MATTHEW WARSHAUER: The trump card for Calhoun-- and what makes his theory of nullification that much more radical-- is that he says, if a state does, in fact, determine that a law is unconstitutional, and they nullify that law, if the federal government attempts to force that law upon the state, the state has the right to secede-- to leave the Union.

NARRATOR: President Andrew Jackson was furious. He railed against nullification, and quietly began to prepare the army for war. Behind closed doors, he told friends He would invade South Carolina and hang its leaders if the state did not back down.

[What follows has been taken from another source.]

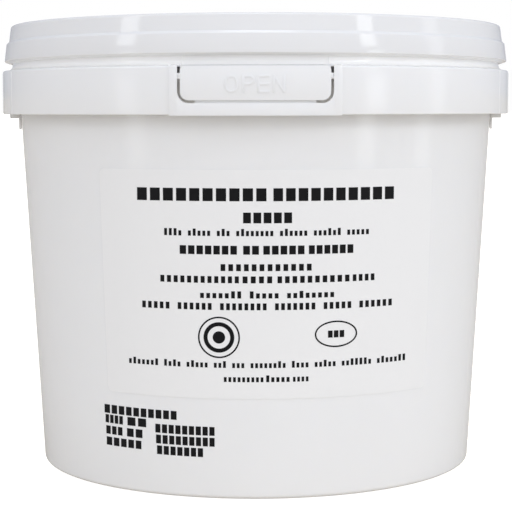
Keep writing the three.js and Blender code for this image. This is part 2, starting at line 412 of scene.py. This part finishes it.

In 1833, Jackson got Congress to pass the Force Bill, authorizing him to use troops to enforce federal tariff laws, if necessary. That same day, Senator Henry Clay engineered a compromise to gradually reduce the tariff enough to placate South Carolina. The bill squeaked through Congress, preventing a Civil War. The South Carolina legislature met and withdrew its nullification of the tariff, but in a final act of defiance, abolished Jackson's Force Bill in their state.

MATTHEW WARSHAUER: Nullification, as a theory, never rears its head again. No one ever attempts to nullify federal law again. But it does not kill the idea of secession. Secession continues to roll around, and as we know, there's an attempt to secede from the Union in 1861 by a number of Southern states.